What is being asked
Reproduce all the entries precisely.
⁂
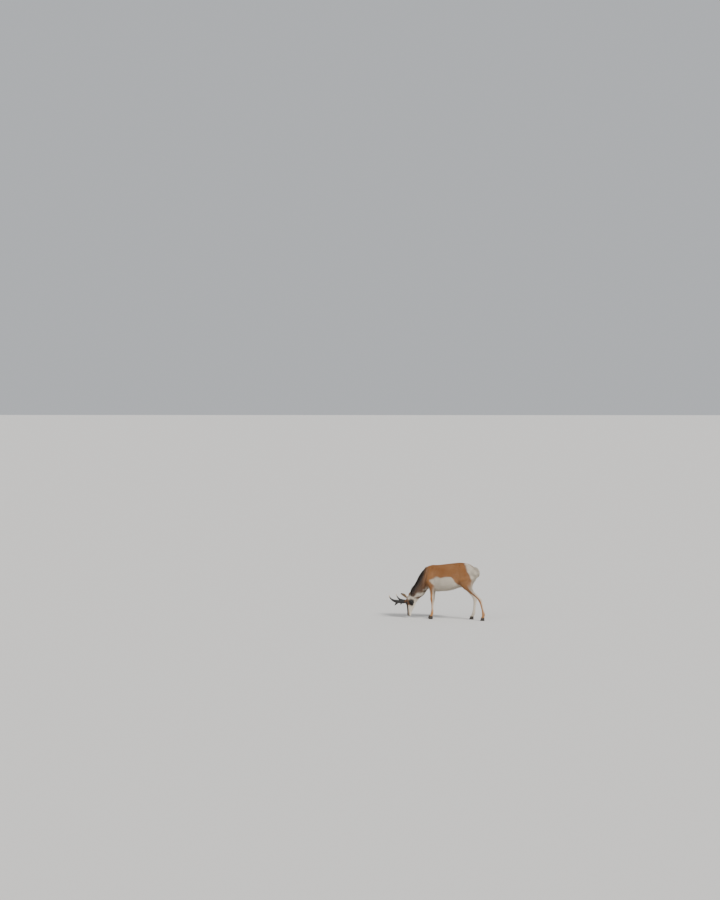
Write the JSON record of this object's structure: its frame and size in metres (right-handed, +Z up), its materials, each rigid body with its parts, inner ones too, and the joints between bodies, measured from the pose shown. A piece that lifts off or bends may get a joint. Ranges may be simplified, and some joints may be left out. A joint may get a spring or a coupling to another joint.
{
  "type": "pronghorn",
  "caption": "Life-size grazing pronghorn buck, a still display animal with head lowered, black pronged horns, tan coat, white rump and belly, standing on its hooves.",
  "frame": {"origin": "bottom centre of the bounding box, on the floor that the hooves stand on", "axes": "+Z up, -X is the way the animal faces, -Y is its left side"},
  "size_m": [1.6172, 0.3698, 0.9136],
  "materials": {
    "coat_tan": "short coarse orange-tan fur, white on belly, flank, throat bands and inner legs",
    "coat_dark": "dark brown neck fur with a blackish mane",
    "coat_face": "short face fur, dark mask, white cheek, crown and lips",
    "coat_white": "long white rump and tail hair",
    "skin": "bare dark skin of the nose, lips and lid rims",
    "eye": "wet, almost black eye",
    "horn": "black keratin sheath, rough at the base, smooth with ivory tips",
    "hoof": "black hoof keratin, satin"
  },
  "bodies": {
    "root": {"ear_left": "coat_tan", "ear_right": "coat_tan", "eye_left": "eye", "eye_right": "eye", "foreleg_left": "coat_tan", "foreleg_right": "coat_tan", "head": "coat_face", "hindleg_left": "coat_tan", "hindleg_right": "coat_tan", "hoof_foreleg_left_inner": "hoof", "hoof_foreleg_left_outer": "hoof", "hoof_foreleg_right_inner": "hoof", "hoof_foreleg_right_outer": "hoof", "hoof_hindleg_left_inner": "hoof", "hoof_hindleg_left_outer": "hoof", "hoof_hindleg_right_inner": "hoof", "hoof_hindleg_right_outer": "hoof", "horn_left": "horn", "horn_right": "horn", "neck": "coat_dark", "tail": "coat_white", "torso": "coat_tan"}
  },
  "joints": []
}
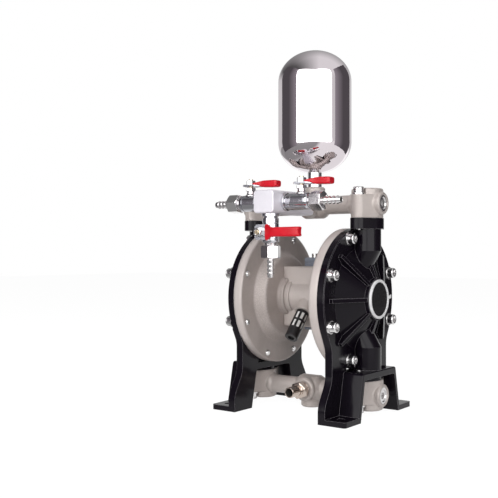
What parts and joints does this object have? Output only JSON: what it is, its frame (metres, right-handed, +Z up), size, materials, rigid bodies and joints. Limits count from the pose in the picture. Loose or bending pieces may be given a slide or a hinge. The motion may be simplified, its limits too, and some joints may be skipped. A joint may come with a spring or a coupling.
{
  "type": "air-operated double diaphragm pump",
  "caption": "Compact air-operated double diaphragm pump with ribbed fluid covers on cast feet, pulsation tank on top and an outlet block with ball valves",
  "frame": {"origin": "on the floor, midway between the four foot bolt holes, under the middle of the diaphragm shaft", "axes": "+Z up, +X along the diaphragm shaft to the right fluid cover, -Y to the front, where the muffler, the suction barb and the outlet block point"},
  "size_m": [0.158, 0.1658, 0.3534],
  "materials": {
    "black_powder_coat": "semi-gloss black powder coat over cast aluminium",
    "grey_cast_paint": "warm grey paint over a sand casting",
    "blue_grey_paint": "bluish grey painted casting",
    "bright_chrome": "bright nickel-chrome plate",
    "mirror_stainless": "mirror-polished stainless steel",
    "satin_aluminium": "satin blasted aluminium",
    "ground_steel": "ground stainless steel",
    "zinc_plate": "zinc-plated steel sheet",
    "bearing_bronze": "plain bronze",
    "black_rubber": "matt moulded rubber",
    "white_ptfe": "plain white fluoropolymer",
    "red_vinyl": "dipped red vinyl",
    "black_plastic": "moulded black plastic",
    "white_felt": "porous white plastic",
    "emblem_black": "glossy black, bare",
    "emblem_white": "glossy white ring"
  },
  "bodies": {
    "pump_body": {"right_fluid_cover": "black_powder_coat", "left_fluid_cover": "black_powder_coat", "right_air_chamber": "grey_cast_paint", "left_air_chamber": "grey_cast_paint", "right_diaphragm": "black_rubber", "left_diaphragm": "black_rubber", "shaft_bushes": "bearing_bronze", "shaft_seals": "black_rubber", "centre_body": "grey_cast_paint", "air_valve_gasket": "black_rubber", "air_valve_body": "blue_grey_paint", "air_valve_caps": "blue_grey_paint", "air_valve_screws": "bright_chrome", "exhaust_muffler": "black_plastic", "muffler_element": "white_felt", "discharge_manifold": "grey_cast_paint", "suction_manifold": "grey_cast_paint", "manifold_end_plugs": "bright_chrome", "check_ball_seats": "white_ptfe", "port_seals": "black_rubber", "cover_screws": "bright_chrome", "screw_washers": "bright_chrome", "manifold_screws": "bright_chrome", "emblem_discs": "emblem_black", "emblem_rings": "emblem_white", "hub_nipples": "bright_chrome", "surge_tank": "mirror_stainless", "discharge_block": "satin_aluminium", "suction_hose_barb": "bright_chrome", "valve_seat_rings": "white_ptfe", "valve_hose_barbs": "bright_chrome", "valve_gland_nuts": "bright_chrome", "left_valve_body": "bright_chrome", "right_valve_body": "bright_chrome", "drop_valve_body": "bright_chrome"},
    "diaphragm_rod": {"diaphragm_shaft": "ground_steel", "inner_diaphragm_plates": "zinc_plate", "outer_diaphragm_plates": "satin_aluminium"},
    "air_spool": {"air_valve_spool": "satin_aluminium", "spool_seals": "black_rubber"},
    "right_suction_check": {"right_suction_ball": "white_ptfe"},
    "left_suction_check": {"left_suction_ball": "white_ptfe"},
    "right_discharge_check": {"right_discharge_ball": "white_ptfe"},
    "left_discharge_check": {"left_discharge_ball": "white_ptfe"},
    "left_valve_handle": {"left_valve_ball": "bright_chrome", "left_valve_stem": "bearing_bronze", "left_valve_lever": "zinc_plate", "left_valve_grip": "red_vinyl", "left_valve_nut": "bright_chrome"},
    "right_valve_handle": {"right_valve_ball": "bright_chrome", "right_valve_stem": "bearing_bronze", "right_valve_lever": "zinc_plate", "right_valve_grip": "red_vinyl", "right_valve_nut": "bright_chrome"},
    "drop_valve_handle": {"drop_valve_ball": "bright_chrome", "drop_valve_stem": "bearing_bronze", "drop_valve_lever": "zinc_plate", "drop_valve_grip": "red_vinyl", "drop_valve_nut": "bright_chrome"}
  },
  "joints": [
    {"name": "diaphragm_stroke", "type": "slide", "parent": "pump_body", "child": "diaphragm_rod", "axis": [1, 0, 0], "range_m": [-0.006, 0.006], "deforming": ["left_diaphragm", "right_diaphragm"]},
    {"name": "spool_shift", "type": "slide", "parent": "pump_body", "child": "air_spool", "axis": [0, 0, 1], "range_m": [-0.005, 0.005]},
    {"name": "right_suction_lift", "type": "slide", "parent": "pump_body", "child": "right_suction_check", "axis": [0, 0, 1], "range_m": [0, 0.005]},
    {"name": "left_suction_lift", "type": "slide", "parent": "pump_body", "child": "left_suction_check", "axis": [0, 0, 1], "range_m": [0, 0.005]},
    {"name": "right_discharge_lift", "type": "slide", "parent": "pump_body", "child": "right_discharge_check", "axis": [0, 0, 1], "range_m": [0, 0.005]},
    {"name": "left_discharge_lift", "type": "slide", "parent": "pump_body", "child": "left_discharge_check", "axis": [0, 0, 1], "range_m": [0, 0.005]},
    {"name": "left_valve_turn", "type": "hinge", "parent": "pump_body", "child": "left_valve_handle", "pos_m": [-0.0255, -0.068, 0.2], "axis": [0, 0, 1], "range_deg": [-90, 0]},
    {"name": "right_valve_turn", "type": "hinge", "parent": "pump_body", "child": "right_valve_handle", "pos_m": [0.0315, -0.068, 0.2], "axis": [0, 0, 1], "range_deg": [-90, 0]},
    {"name": "drop_valve_turn", "type": "hinge", "parent": "pump_body", "child": "drop_valve_handle", "pos_m": [0.003, -0.076, 0.172], "axis": [0, -1, 0], "range_deg": [-90, 0]}
  ]
}
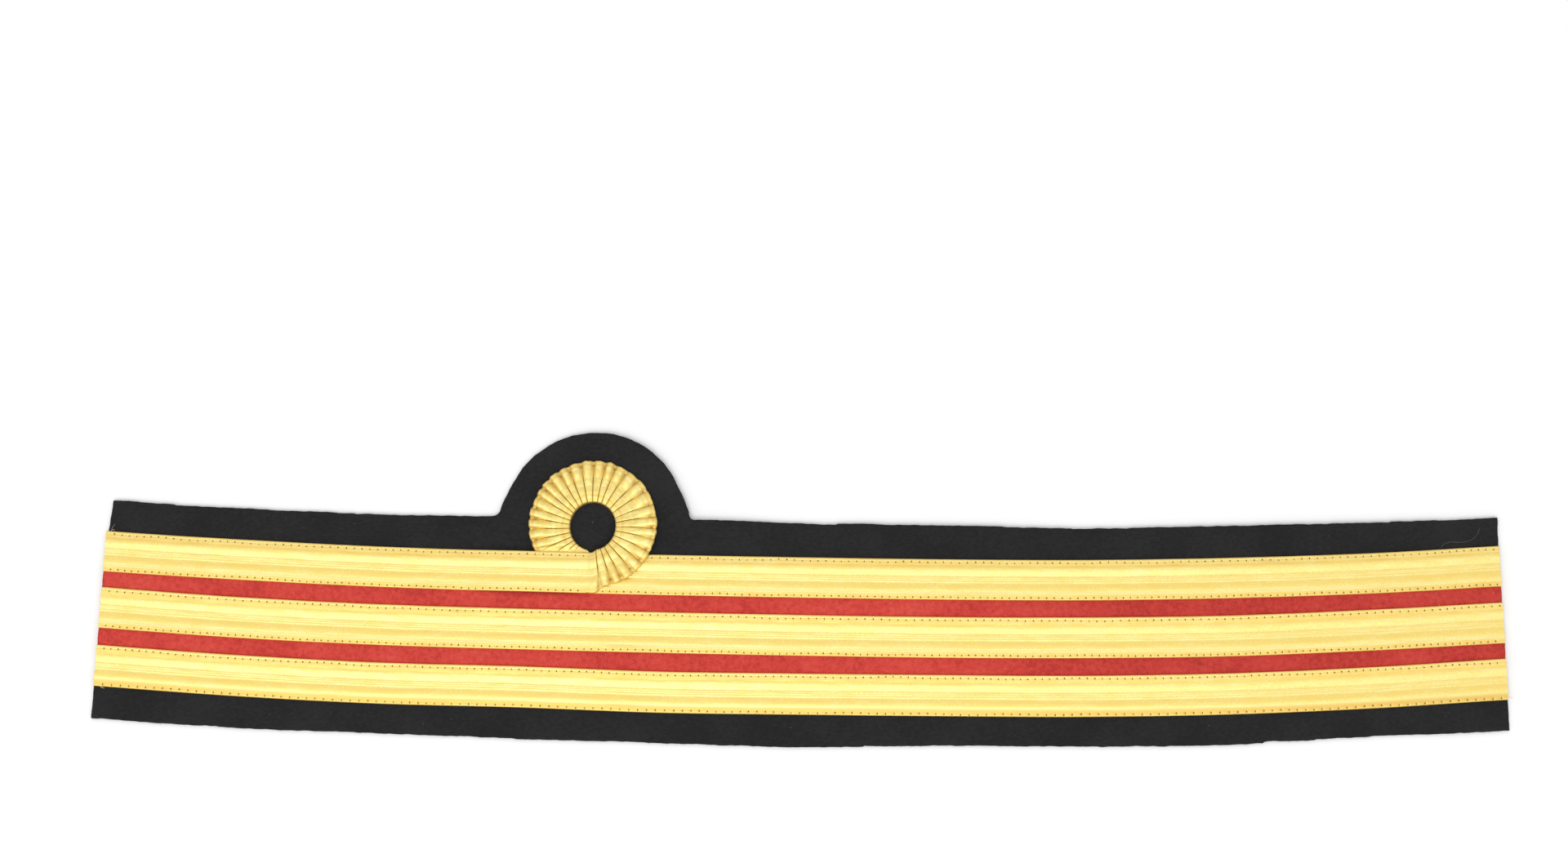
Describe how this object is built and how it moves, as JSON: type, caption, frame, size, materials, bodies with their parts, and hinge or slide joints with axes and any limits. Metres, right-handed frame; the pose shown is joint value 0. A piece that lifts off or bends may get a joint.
⁂
Worked answer
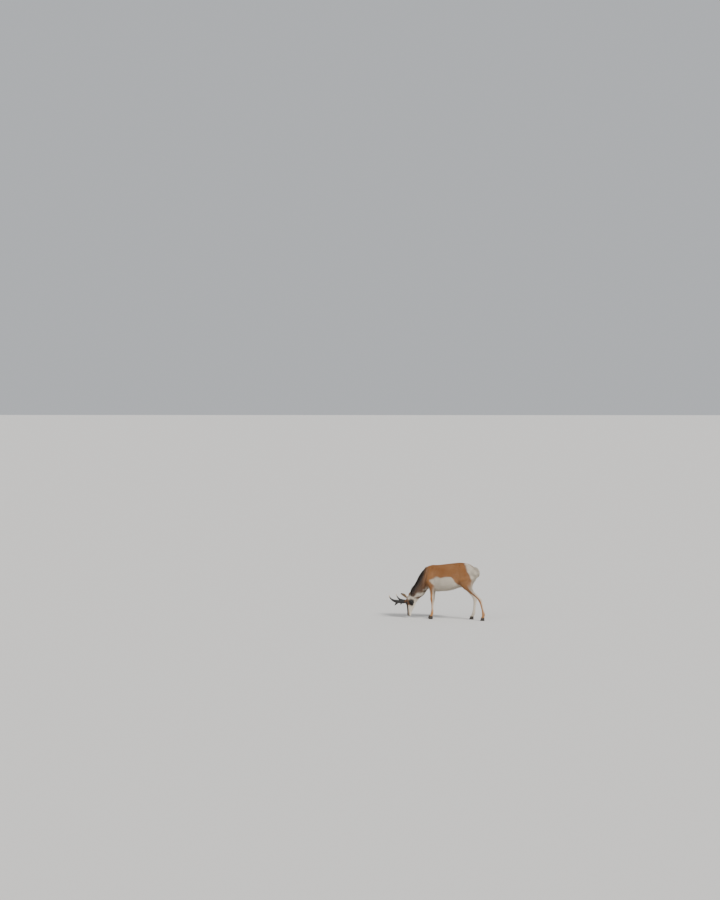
Write the JSON record of this object's structure: its frame and size in metres (right-handed, +Z up), its materials, each rigid body with its parts, inner ones too, and the joints between bodies, measured from the pose shown. A piece that lifts off or bends may get a joint. Ranges may be simplified, and some joints may be left out. A joint may get a spring or a coupling to another joint.
{
  "type": "pronghorn",
  "caption": "Life-size grazing pronghorn buck, a still display animal with head lowered, black pronged horns, tan coat, white rump and belly, standing on its hooves.",
  "frame": {"origin": "bottom centre of the bounding box, on the floor that the hooves stand on", "axes": "+Z up, -X is the way the animal faces, -Y is its left side"},
  "size_m": [1.6172, 0.3698, 0.9136],
  "materials": {
    "coat_tan": "short coarse orange-tan fur, white on belly, flank, throat bands and inner legs",
    "coat_dark": "dark brown neck fur with a blackish mane",
    "coat_face": "short face fur, dark mask, white cheek, crown and lips",
    "coat_white": "long white rump and tail hair",
    "skin": "bare dark skin of the nose, lips and lid rims",
    "eye": "wet, almost black eye",
    "horn": "black keratin sheath, rough at the base, smooth with ivory tips",
    "hoof": "black hoof keratin, satin"
  },
  "bodies": {
    "root": {"ear_left": "coat_tan", "ear_right": "coat_tan", "eye_left": "eye", "eye_right": "eye", "foreleg_left": "coat_tan", "foreleg_right": "coat_tan", "head": "coat_face", "hindleg_left": "coat_tan", "hindleg_right": "coat_tan", "hoof_foreleg_left_inner": "hoof", "hoof_foreleg_left_outer": "hoof", "hoof_foreleg_right_inner": "hoof", "hoof_foreleg_right_outer": "hoof", "hoof_hindleg_left_inner": "hoof", "hoof_hindleg_left_outer": "hoof", "hoof_hindleg_right_inner": "hoof", "hoof_hindleg_right_outer": "hoof", "horn_left": "horn", "horn_right": "horn", "neck": "coat_dark", "tail": "coat_white", "torso": "coat_tan"}
  },
  "joints": []
}
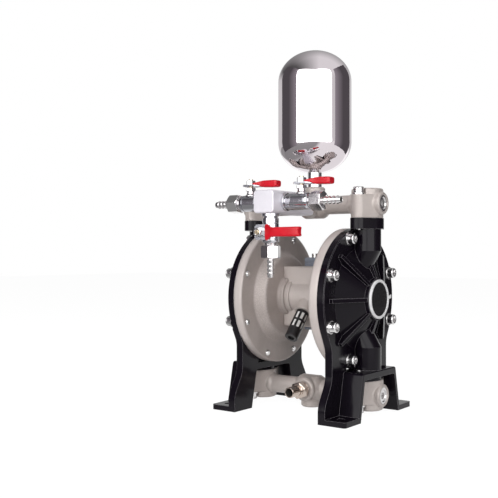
What parts and joints does this object have? Output only JSON: what it is, its frame (metres, right-handed, +Z up), size, materials, rigid bodies and joints. Limits count from the pose in the picture. Loose or bending pieces may be given a slide or a hinge. The motion may be simplified, its limits too, and some joints may be skipped. A joint may come with a spring or a coupling.
{
  "type": "air-operated double diaphragm pump",
  "caption": "Compact air-operated double diaphragm pump with ribbed fluid covers on cast feet, pulsation tank on top and an outlet block with ball valves",
  "frame": {"origin": "on the floor, midway between the four foot bolt holes, under the middle of the diaphragm shaft", "axes": "+Z up, +X along the diaphragm shaft to the right fluid cover, -Y to the front, where the muffler, the suction barb and the outlet block point"},
  "size_m": [0.158, 0.1658, 0.3534],
  "materials": {
    "black_powder_coat": "semi-gloss black powder coat over cast aluminium",
    "grey_cast_paint": "warm grey paint over a sand casting",
    "blue_grey_paint": "bluish grey painted casting",
    "bright_chrome": "bright nickel-chrome plate",
    "mirror_stainless": "mirror-polished stainless steel",
    "satin_aluminium": "satin blasted aluminium",
    "ground_steel": "ground stainless steel",
    "zinc_plate": "zinc-plated steel sheet",
    "bearing_bronze": "plain bronze",
    "black_rubber": "matt moulded rubber",
    "white_ptfe": "plain white fluoropolymer",
    "red_vinyl": "dipped red vinyl",
    "black_plastic": "moulded black plastic",
    "white_felt": "porous white plastic",
    "emblem_black": "glossy black, bare",
    "emblem_white": "glossy white ring"
  },
  "bodies": {
    "pump_body": {"right_fluid_cover": "black_powder_coat", "left_fluid_cover": "black_powder_coat", "right_air_chamber": "grey_cast_paint", "left_air_chamber": "grey_cast_paint", "right_diaphragm": "black_rubber", "left_diaphragm": "black_rubber", "shaft_bushes": "bearing_bronze", "shaft_seals": "black_rubber", "centre_body": "grey_cast_paint", "air_valve_gasket": "black_rubber", "air_valve_body": "blue_grey_paint", "air_valve_caps": "blue_grey_paint", "air_valve_screws": "bright_chrome", "exhaust_muffler": "black_plastic", "muffler_element": "white_felt", "discharge_manifold": "grey_cast_paint", "suction_manifold": "grey_cast_paint", "manifold_end_plugs": "bright_chrome", "check_ball_seats": "white_ptfe", "port_seals": "black_rubber", "cover_screws": "bright_chrome", "screw_washers": "bright_chrome", "manifold_screws": "bright_chrome", "emblem_discs": "emblem_black", "emblem_rings": "emblem_white", "hub_nipples": "bright_chrome", "surge_tank": "mirror_stainless", "discharge_block": "satin_aluminium", "suction_hose_barb": "bright_chrome", "valve_seat_rings": "white_ptfe", "valve_hose_barbs": "bright_chrome", "valve_gland_nuts": "bright_chrome", "left_valve_body": "bright_chrome", "right_valve_body": "bright_chrome", "drop_valve_body": "bright_chrome"},
    "diaphragm_rod": {"diaphragm_shaft": "ground_steel", "inner_diaphragm_plates": "zinc_plate", "outer_diaphragm_plates": "satin_aluminium"},
    "air_spool": {"air_valve_spool": "satin_aluminium", "spool_seals": "black_rubber"},
    "right_suction_check": {"right_suction_ball": "white_ptfe"},
    "left_suction_check": {"left_suction_ball": "white_ptfe"},
    "right_discharge_check": {"right_discharge_ball": "white_ptfe"},
    "left_discharge_check": {"left_discharge_ball": "white_ptfe"},
    "left_valve_handle": {"left_valve_ball": "bright_chrome", "left_valve_stem": "bearing_bronze", "left_valve_lever": "zinc_plate", "left_valve_grip": "red_vinyl", "left_valve_nut": "bright_chrome"},
    "right_valve_handle": {"right_valve_ball": "bright_chrome", "right_valve_stem": "bearing_bronze", "right_valve_lever": "zinc_plate", "right_valve_grip": "red_vinyl", "right_valve_nut": "bright_chrome"},
    "drop_valve_handle": {"drop_valve_ball": "bright_chrome", "drop_valve_stem": "bearing_bronze", "drop_valve_lever": "zinc_plate", "drop_valve_grip": "red_vinyl", "drop_valve_nut": "bright_chrome"}
  },
  "joints": [
    {"name": "diaphragm_stroke", "type": "slide", "parent": "pump_body", "child": "diaphragm_rod", "axis": [1, 0, 0], "range_m": [-0.006, 0.006], "deforming": ["left_diaphragm", "right_diaphragm"]},
    {"name": "spool_shift", "type": "slide", "parent": "pump_body", "child": "air_spool", "axis": [0, 0, 1], "range_m": [-0.005, 0.005]},
    {"name": "right_suction_lift", "type": "slide", "parent": "pump_body", "child": "right_suction_check", "axis": [0, 0, 1], "range_m": [0, 0.005]},
    {"name": "left_suction_lift", "type": "slide", "parent": "pump_body", "child": "left_suction_check", "axis": [0, 0, 1], "range_m": [0, 0.005]},
    {"name": "right_discharge_lift", "type": "slide", "parent": "pump_body", "child": "right_discharge_check", "axis": [0, 0, 1], "range_m": [0, 0.005]},
    {"name": "left_discharge_lift", "type": "slide", "parent": "pump_body", "child": "left_discharge_check", "axis": [0, 0, 1], "range_m": [0, 0.005]},
    {"name": "left_valve_turn", "type": "hinge", "parent": "pump_body", "child": "left_valve_handle", "pos_m": [-0.0255, -0.068, 0.2], "axis": [0, 0, 1], "range_deg": [-90, 0]},
    {"name": "right_valve_turn", "type": "hinge", "parent": "pump_body", "child": "right_valve_handle", "pos_m": [0.0315, -0.068, 0.2], "axis": [0, 0, 1], "range_deg": [-90, 0]},
    {"name": "drop_valve_turn", "type": "hinge", "parent": "pump_body", "child": "drop_valve_handle", "pos_m": [0.003, -0.076, 0.172], "axis": [0, -1, 0], "range_deg": [-90, 0]}
  ]
}
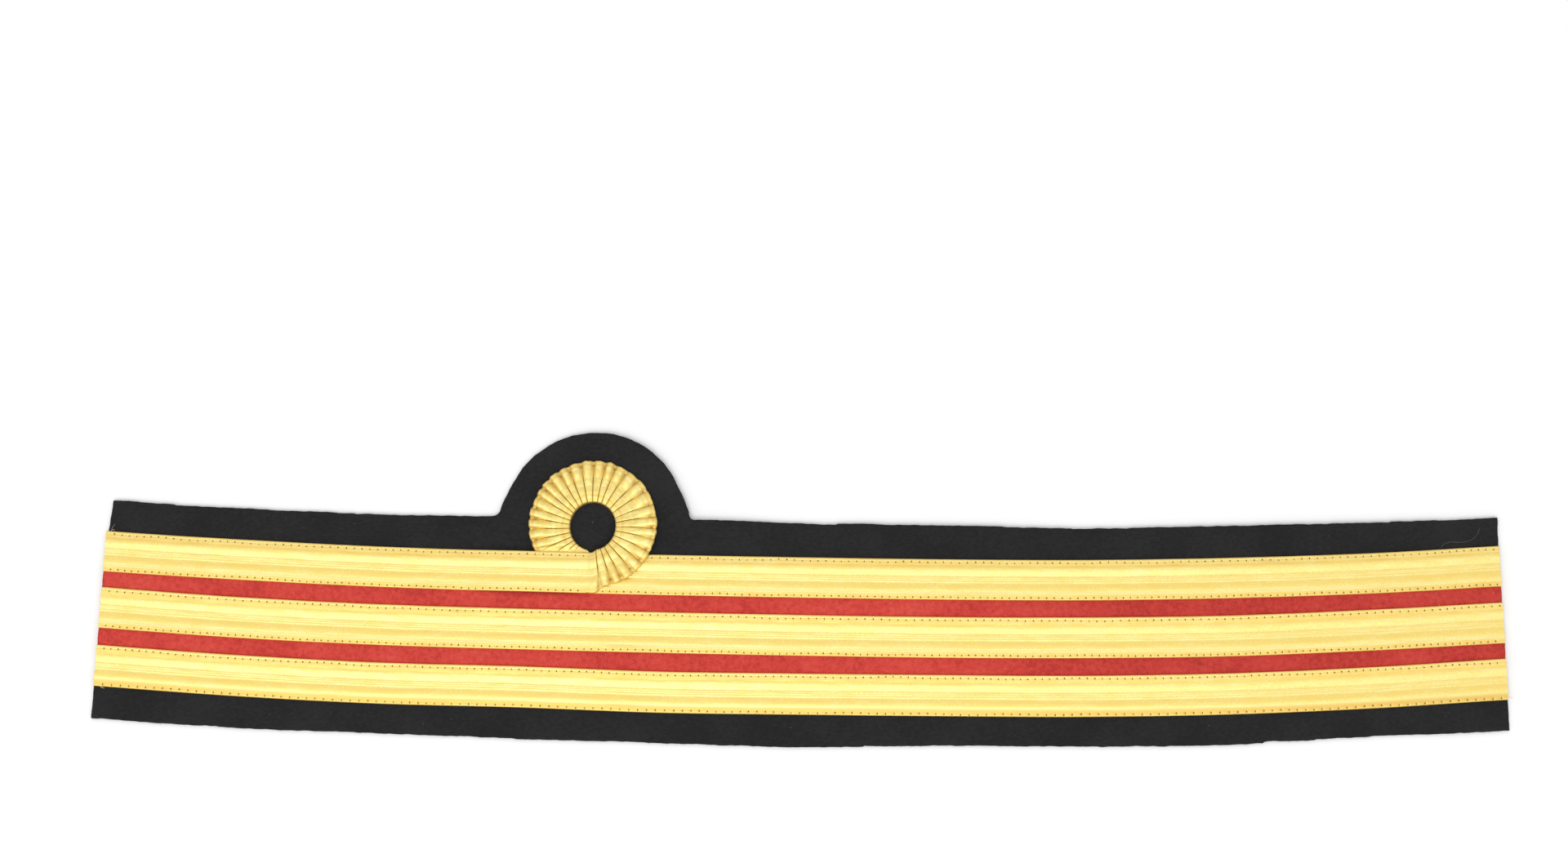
Describe how this object is built and how it moves, as JSON: type, caption, frame, size, materials, bodies with their parts, and hinge or slide joints with axes and any limits. Metres, right-handed frame; the pose shown is joint value 0. A piece that lifts off or bends may get a joint.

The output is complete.